__Problem requirements__: Set down exactly the lines of the records from the top to the line containing "of the footprint."; include both.

__Entries provided__:
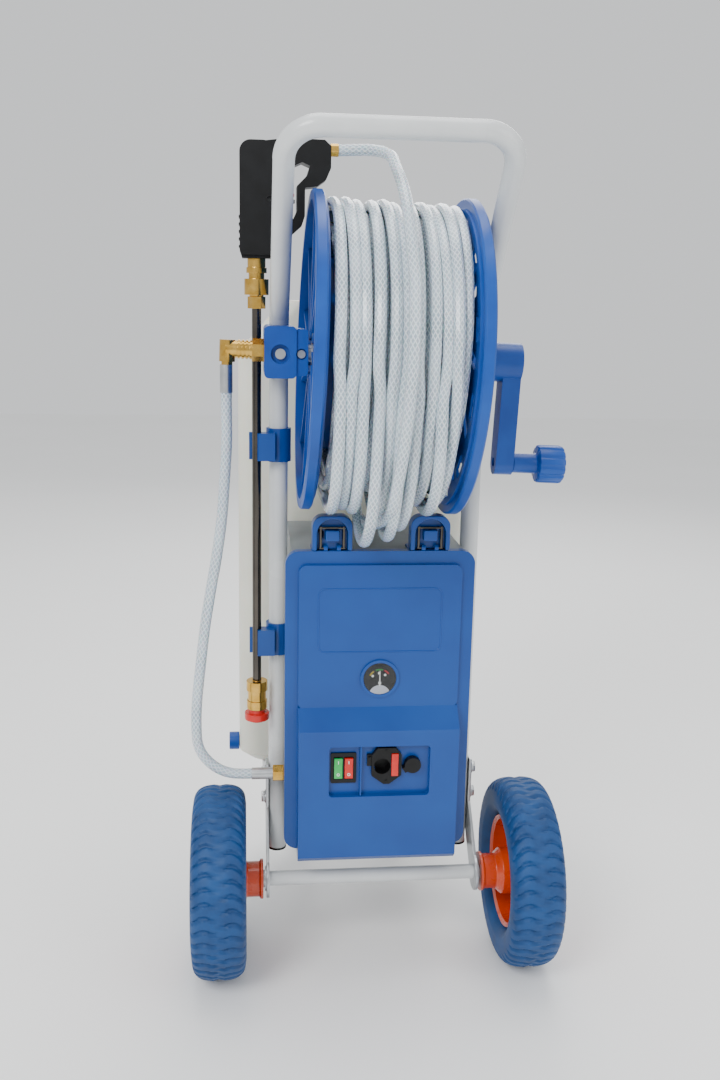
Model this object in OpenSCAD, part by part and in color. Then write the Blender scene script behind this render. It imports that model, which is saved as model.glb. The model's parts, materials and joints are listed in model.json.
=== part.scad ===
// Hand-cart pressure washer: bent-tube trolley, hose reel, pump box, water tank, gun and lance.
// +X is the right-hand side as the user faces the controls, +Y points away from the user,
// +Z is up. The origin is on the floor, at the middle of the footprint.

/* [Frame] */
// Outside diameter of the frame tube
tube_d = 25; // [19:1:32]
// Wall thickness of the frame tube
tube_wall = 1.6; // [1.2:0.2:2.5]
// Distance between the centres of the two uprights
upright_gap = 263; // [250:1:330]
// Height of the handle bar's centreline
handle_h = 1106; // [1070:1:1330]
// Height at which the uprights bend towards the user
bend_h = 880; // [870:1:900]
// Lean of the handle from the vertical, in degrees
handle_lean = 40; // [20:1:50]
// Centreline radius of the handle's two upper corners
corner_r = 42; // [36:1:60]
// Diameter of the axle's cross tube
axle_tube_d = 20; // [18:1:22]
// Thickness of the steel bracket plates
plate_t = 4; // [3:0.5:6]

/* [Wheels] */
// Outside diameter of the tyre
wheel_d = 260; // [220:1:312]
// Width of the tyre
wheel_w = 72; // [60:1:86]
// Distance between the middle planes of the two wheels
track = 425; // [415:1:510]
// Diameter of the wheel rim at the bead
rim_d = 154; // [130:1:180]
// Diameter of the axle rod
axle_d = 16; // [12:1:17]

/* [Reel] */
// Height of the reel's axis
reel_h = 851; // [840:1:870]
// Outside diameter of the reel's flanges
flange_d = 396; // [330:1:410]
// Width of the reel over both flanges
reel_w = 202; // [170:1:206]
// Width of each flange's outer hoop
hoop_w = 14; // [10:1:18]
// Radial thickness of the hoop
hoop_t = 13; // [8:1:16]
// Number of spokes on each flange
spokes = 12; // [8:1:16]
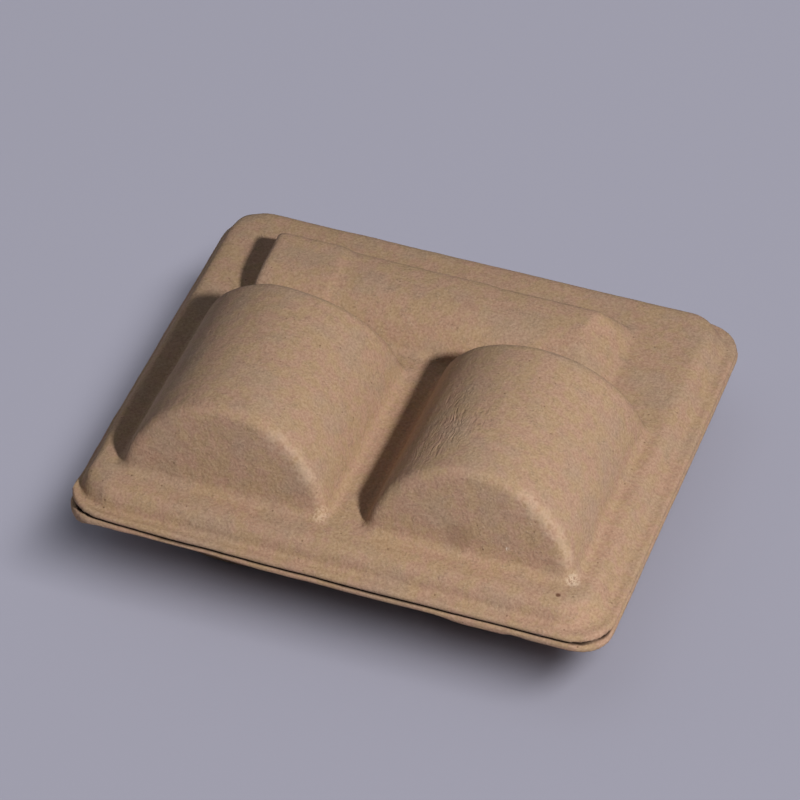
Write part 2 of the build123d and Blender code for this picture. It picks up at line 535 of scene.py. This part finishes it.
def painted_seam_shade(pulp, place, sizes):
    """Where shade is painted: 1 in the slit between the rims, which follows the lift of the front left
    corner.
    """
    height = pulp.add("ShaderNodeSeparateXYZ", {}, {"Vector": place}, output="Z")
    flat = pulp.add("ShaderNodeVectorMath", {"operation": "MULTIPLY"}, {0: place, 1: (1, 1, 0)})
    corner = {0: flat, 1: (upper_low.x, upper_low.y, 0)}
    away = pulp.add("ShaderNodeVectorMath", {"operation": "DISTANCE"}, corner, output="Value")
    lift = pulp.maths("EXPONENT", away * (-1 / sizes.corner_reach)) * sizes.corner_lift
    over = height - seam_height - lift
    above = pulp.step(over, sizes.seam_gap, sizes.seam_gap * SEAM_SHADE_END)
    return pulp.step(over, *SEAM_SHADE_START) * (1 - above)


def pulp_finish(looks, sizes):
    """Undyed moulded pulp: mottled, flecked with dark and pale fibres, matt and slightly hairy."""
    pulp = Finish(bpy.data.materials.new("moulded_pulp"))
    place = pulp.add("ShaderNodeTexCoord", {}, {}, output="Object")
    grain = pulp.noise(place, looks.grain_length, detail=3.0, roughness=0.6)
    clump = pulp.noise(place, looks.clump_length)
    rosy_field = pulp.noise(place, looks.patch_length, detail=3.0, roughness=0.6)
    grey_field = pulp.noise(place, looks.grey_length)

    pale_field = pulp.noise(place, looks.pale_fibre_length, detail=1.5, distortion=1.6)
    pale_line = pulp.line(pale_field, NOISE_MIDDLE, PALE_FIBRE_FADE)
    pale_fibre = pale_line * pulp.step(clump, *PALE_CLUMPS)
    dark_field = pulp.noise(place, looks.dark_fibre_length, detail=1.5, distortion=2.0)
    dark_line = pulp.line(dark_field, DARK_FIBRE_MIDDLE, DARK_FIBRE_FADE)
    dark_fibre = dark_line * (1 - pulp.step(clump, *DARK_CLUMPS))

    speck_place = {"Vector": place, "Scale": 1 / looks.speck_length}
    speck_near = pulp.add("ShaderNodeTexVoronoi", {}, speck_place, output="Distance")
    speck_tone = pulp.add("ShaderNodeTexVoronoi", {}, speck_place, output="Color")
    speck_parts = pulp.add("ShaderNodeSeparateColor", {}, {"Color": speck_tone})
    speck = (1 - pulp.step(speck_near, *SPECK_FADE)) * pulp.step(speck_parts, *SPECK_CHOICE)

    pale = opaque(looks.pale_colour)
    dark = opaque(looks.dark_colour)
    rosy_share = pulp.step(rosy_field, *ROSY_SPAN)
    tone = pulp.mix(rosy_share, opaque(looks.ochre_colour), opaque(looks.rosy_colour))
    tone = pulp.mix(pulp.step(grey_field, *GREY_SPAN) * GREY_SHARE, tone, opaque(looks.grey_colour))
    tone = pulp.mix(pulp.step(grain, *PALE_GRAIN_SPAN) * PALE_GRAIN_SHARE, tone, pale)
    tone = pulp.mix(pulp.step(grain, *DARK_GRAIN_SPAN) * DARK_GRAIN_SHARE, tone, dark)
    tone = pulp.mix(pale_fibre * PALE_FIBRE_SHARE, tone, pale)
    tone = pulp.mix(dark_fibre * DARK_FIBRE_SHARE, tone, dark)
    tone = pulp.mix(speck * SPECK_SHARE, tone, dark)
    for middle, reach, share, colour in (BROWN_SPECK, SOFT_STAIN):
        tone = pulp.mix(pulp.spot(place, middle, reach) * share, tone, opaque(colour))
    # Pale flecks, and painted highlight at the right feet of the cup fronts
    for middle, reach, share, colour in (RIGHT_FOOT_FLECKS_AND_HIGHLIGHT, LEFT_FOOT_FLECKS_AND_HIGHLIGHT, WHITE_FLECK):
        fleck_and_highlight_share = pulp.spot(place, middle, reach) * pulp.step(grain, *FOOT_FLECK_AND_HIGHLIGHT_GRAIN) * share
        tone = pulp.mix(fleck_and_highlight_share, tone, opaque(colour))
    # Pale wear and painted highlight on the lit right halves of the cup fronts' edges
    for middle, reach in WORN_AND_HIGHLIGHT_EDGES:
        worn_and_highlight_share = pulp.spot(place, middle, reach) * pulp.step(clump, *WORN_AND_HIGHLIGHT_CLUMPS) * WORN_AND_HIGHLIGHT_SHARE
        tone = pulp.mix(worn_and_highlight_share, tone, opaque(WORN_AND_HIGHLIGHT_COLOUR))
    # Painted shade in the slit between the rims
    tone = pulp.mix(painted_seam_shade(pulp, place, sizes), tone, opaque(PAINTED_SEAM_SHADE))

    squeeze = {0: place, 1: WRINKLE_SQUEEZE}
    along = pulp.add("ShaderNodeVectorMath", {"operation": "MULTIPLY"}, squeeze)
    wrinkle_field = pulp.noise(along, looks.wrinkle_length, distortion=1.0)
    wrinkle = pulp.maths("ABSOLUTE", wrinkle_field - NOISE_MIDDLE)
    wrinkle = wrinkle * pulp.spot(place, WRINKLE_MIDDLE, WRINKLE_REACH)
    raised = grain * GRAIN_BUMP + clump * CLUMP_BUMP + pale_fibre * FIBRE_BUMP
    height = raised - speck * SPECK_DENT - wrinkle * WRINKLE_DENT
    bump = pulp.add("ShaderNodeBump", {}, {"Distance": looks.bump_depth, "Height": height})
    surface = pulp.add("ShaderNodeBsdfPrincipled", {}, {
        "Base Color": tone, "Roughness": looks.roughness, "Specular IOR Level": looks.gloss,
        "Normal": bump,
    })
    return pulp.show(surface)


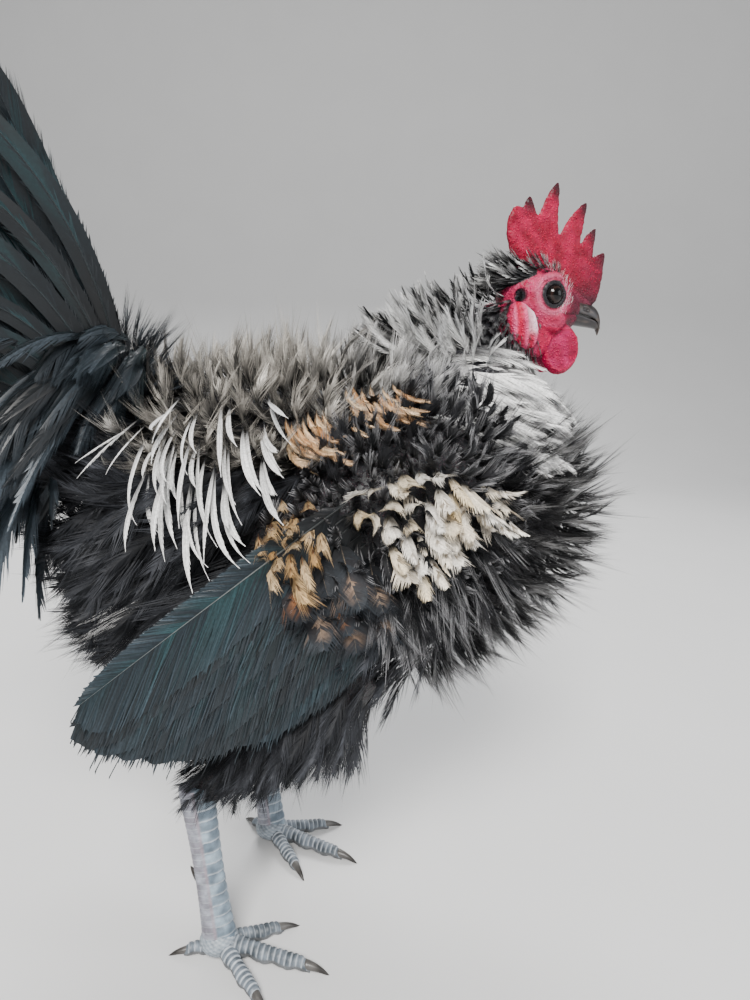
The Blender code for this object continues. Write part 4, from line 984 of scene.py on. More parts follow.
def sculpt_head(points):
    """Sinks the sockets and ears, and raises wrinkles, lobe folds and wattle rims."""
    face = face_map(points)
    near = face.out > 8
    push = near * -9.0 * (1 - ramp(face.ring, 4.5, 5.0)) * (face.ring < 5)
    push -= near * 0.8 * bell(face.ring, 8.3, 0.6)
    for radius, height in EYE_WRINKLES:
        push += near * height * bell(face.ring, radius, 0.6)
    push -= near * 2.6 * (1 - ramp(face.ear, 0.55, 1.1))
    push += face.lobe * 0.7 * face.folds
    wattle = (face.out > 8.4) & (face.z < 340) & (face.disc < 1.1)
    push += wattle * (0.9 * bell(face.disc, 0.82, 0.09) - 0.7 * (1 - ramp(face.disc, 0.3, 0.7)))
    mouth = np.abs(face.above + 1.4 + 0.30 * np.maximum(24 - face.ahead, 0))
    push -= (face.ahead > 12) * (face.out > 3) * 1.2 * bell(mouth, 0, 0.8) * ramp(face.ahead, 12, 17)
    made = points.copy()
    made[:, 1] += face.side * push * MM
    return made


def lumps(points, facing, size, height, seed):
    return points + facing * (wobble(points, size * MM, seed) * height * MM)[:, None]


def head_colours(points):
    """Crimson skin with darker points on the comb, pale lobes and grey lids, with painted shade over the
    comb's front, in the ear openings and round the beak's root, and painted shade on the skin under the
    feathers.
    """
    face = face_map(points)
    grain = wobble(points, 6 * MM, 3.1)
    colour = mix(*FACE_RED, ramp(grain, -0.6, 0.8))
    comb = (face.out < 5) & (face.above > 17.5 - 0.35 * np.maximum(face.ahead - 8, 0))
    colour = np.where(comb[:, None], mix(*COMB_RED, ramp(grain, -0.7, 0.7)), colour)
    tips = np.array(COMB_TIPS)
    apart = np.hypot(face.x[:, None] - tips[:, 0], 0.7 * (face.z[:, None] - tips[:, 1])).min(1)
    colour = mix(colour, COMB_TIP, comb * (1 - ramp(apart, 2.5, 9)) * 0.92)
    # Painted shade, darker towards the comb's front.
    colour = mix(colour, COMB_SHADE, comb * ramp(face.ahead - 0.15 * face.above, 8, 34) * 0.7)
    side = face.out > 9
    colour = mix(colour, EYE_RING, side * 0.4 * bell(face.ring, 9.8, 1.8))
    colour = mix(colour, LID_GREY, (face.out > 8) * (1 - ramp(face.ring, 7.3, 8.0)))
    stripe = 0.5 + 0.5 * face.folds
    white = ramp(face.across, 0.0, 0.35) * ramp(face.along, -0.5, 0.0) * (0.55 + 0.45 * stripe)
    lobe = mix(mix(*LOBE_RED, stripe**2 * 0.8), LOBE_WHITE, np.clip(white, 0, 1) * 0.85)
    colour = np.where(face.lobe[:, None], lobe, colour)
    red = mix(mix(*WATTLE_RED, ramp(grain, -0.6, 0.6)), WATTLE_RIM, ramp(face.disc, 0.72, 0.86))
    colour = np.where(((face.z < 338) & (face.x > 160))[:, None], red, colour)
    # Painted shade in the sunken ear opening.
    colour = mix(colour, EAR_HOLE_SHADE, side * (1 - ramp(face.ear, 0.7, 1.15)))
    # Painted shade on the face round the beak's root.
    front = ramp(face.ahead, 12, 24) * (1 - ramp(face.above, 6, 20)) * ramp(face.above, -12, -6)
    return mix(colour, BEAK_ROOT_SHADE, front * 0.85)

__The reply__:
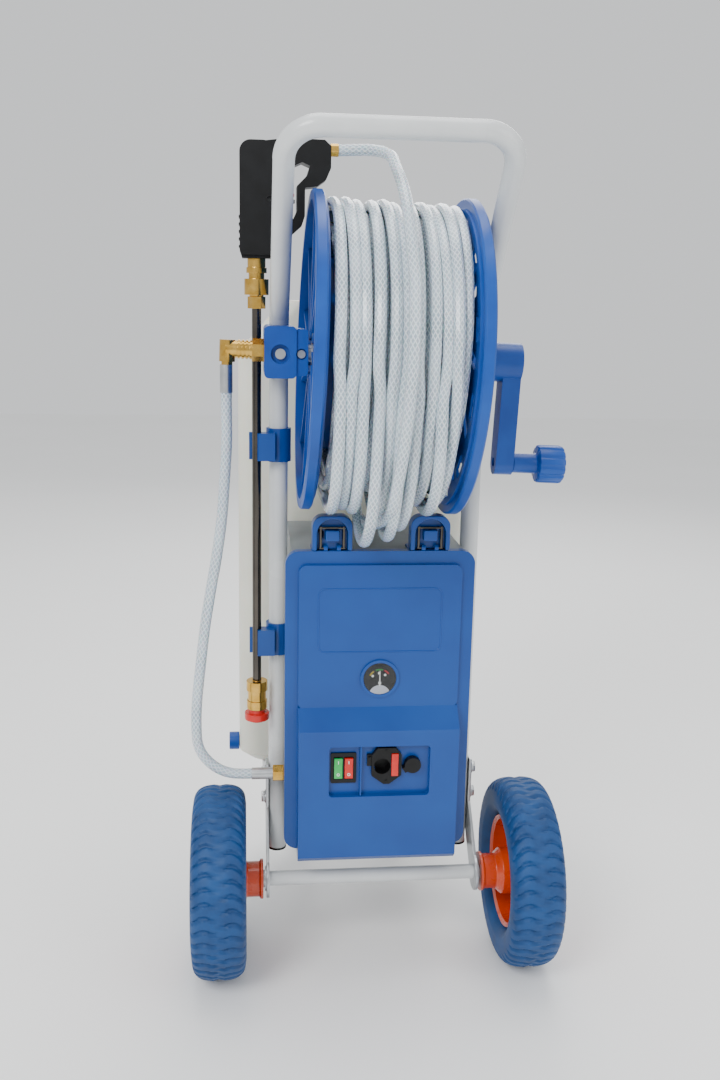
Model this object in OpenSCAD, part by part and in color. Then write the Blender scene script behind this render. It imports that model, which is saved as model.glb. The model's parts, materials and joints are listed in model.json.
=== part.scad ===
// Hand-cart pressure washer: bent-tube trolley, hose reel, pump box, water tank, gun and lance.
// +X is the right-hand side as the user faces the controls, +Y points away from the user,
// +Z is up. The origin is on the floor, at the middle of the footprint.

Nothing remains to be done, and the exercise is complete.